The researchers produced a new type of molecule, in which carbazole and triazine fragments are linked by a silicon atom (CzSiTrz). When the molecules assemble to form nanoparticles, electronic excitation causes intramolecular charge transfer emission and intermolecular exciplex luminescence, resulting in a dual-channel intra-/intermolecular exciplex emission.
An exciplex is an electronically excited molecule complex. Its emission differs from the emissions of excited single molecules. “The exciplex strategy allows to achieve deep-blue electroluminescence, because the energy levels of the electron-donating carbazole fragments and electron-accepting triazine fragments can be adjusted independently of each other,” says Professor Stefan Bräse from IOC and IBCS-FMS.
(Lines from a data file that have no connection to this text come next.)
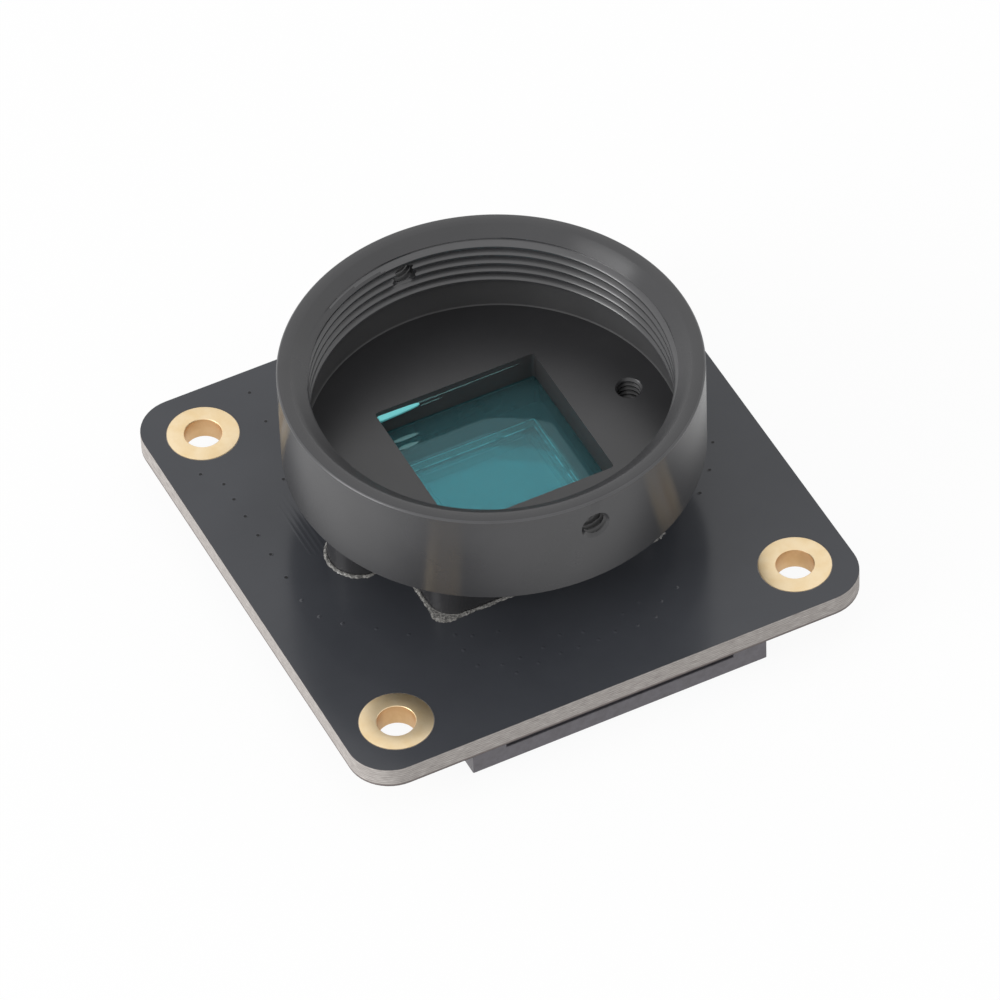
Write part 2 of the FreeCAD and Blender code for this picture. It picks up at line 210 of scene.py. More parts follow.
board_low, board_high = box_mm("circuit_board")
plating = 0.05
coat = 0.02
board_top = board_high.z - plating
board_bottom = board_low.z + plating
board_half = board_high.x
board_corner_r = 3.0
bore_r = 1.3
barrel_wall = 0.035
screw_hole_r = 1.12
record = frame["record"]
hole_spacing = next(mount["dims"]["spacing_x_mm"] for mount in record["mounts"]
                    if mount["name"] == "board_holes")
fixing_places = [(side_x * hole_spacing / 2, side_y * hole_spacing / 2)
                 for side_x in (-1, 1) for side_y in (-1, 1)]
screws_low, screws_high = box_mm("mount_screws")
screw_head_r = (screws_high.y - screws_low.y) / 2
ear_places = [(screws_low.x + screw_head_r, 0.0), (screws_high.x - screw_head_r, 0.0)]

outline = rounded_square(board_half, board_corner_r)
holes = [circle(bore_r + barrel_wall, x, y) for x, y in fixing_places]
holes += [circle(screw_hole_r, x, y) for x, y in ear_places]
core = as_piece("board_laminate",
                plate([outline] + holes, board_bottom + coat, board_top - coat, 0.02), laminate)
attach(core, "camera")
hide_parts("circuit_board")

# Solder mask: black photo-cured epoxy flooded over both faces and left open round the gold
# pads. It ends at the routed edge.
pad_r = 2.5
mask_setback = 0.01
mask_gap = 0.05

# Black solder mask, glossy as poured lacquer: it mirrors the white surroundings and the collar.
weave_pitch = 0.5
mask, tree = new_material("black_solder_mask")
place = add_node(tree, "ShaderNodeTexCoord").outputs["Object"]
cloud = add_node(tree, "ShaderNodeTexNoise", {
    "Vector": place, "Scale": 1 / (6 * mm), "Detail": 3.0, "Roughness": 0.5})
mask_color = color_ramp(tree, cloud.outputs["Fac"], (0.3, "3b3d42"), (0.7, "404247"))
# The glass cloth shows through the lacquer as a very faint checker of low bumps
weave = add_node(tree, "ShaderNodeTexWave", {
    "Vector": place, "Scale": math.pi / 10 / (weave_pitch * mm), "Distortion": 1.0},
    bands_direction="X")
weft = add_node(tree, "ShaderNodeTexWave", {
    "Vector": place, "Scale": math.pi / 10 / (weave_pitch * mm), "Distortion": 1.0},
    bands_direction="Y")
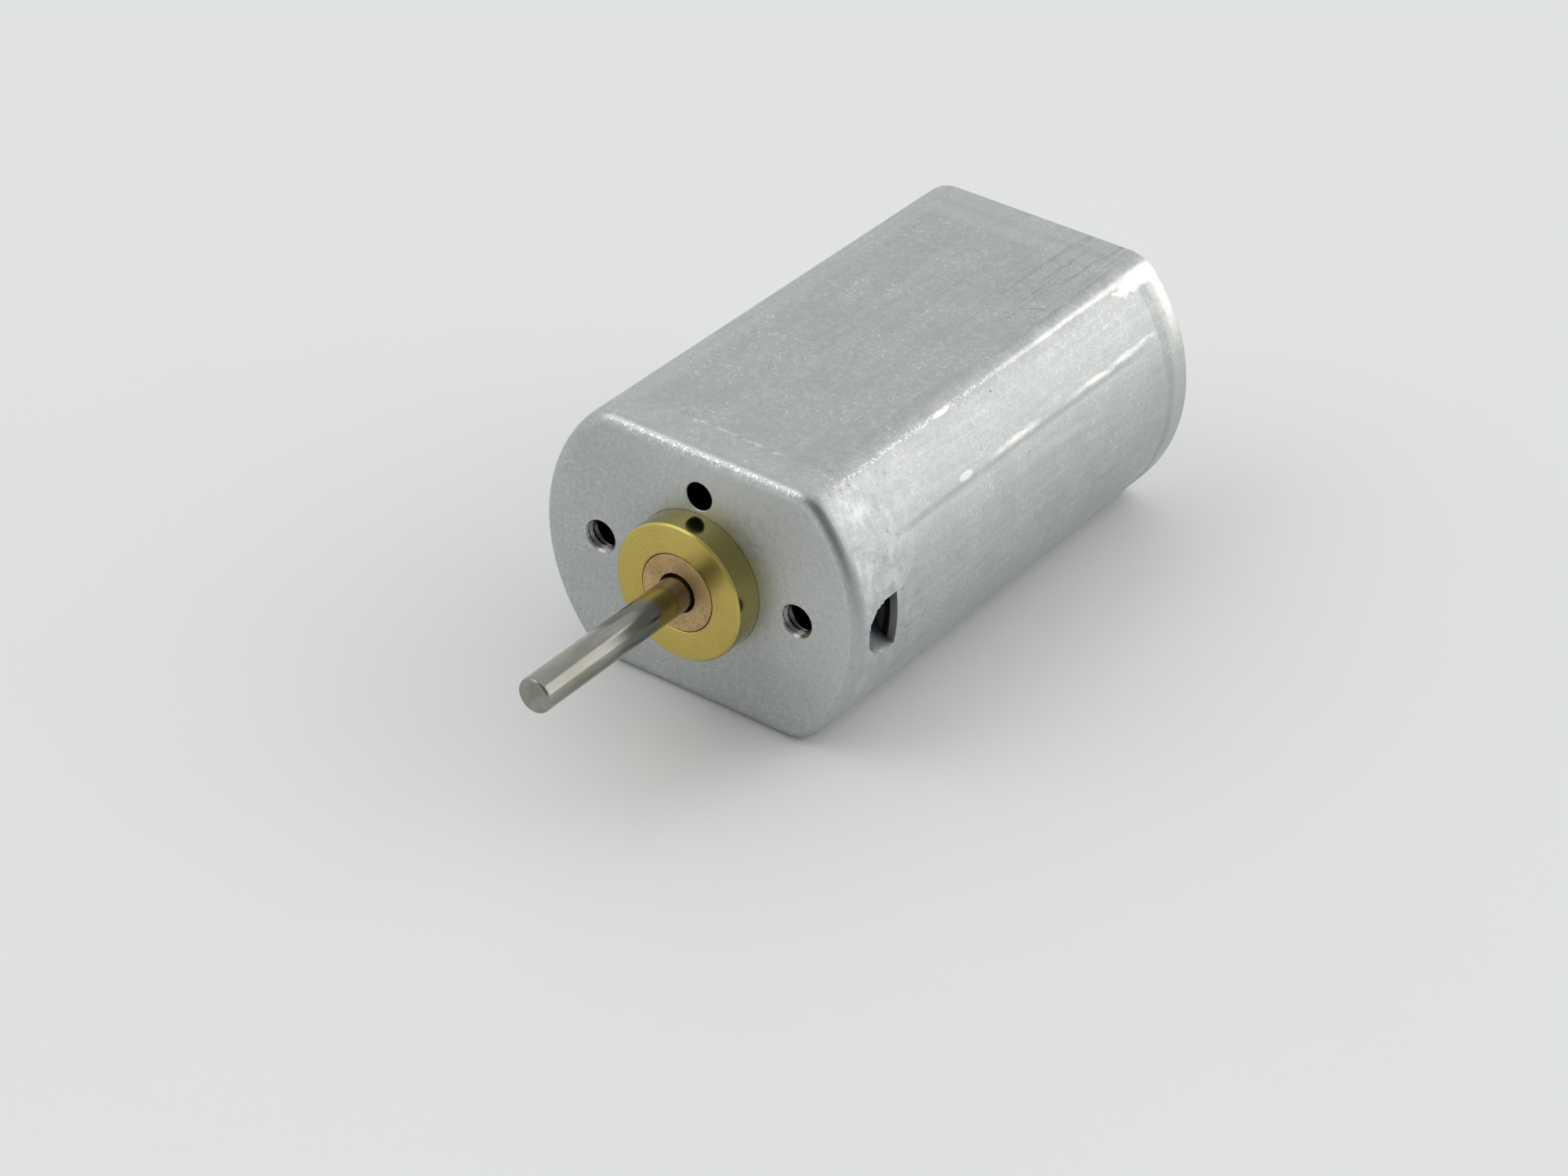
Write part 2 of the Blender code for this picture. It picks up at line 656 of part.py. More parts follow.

New OLEDs Reach a High External Quantum Efficiency and High Luminance

The team succeeded in producing deep-blue OLEDs with a record-setting external quantum efficiency of 20.35 percent. The external quantum efficiency is the ratio between the radiation output and power input. Moreover, these OLEDs reach a high luminance of 5000 candela per square meter (cd/m2). The perceivable blue has the coordinates of 0.157/0.076 on the chromaticity diagram of the International Commission on Illumination (CIE).
“Easy synthesis of the molecule and production of the components pave the way for a new generation of efficient and long-lived deep-blue OLEDs,” Bräse points out.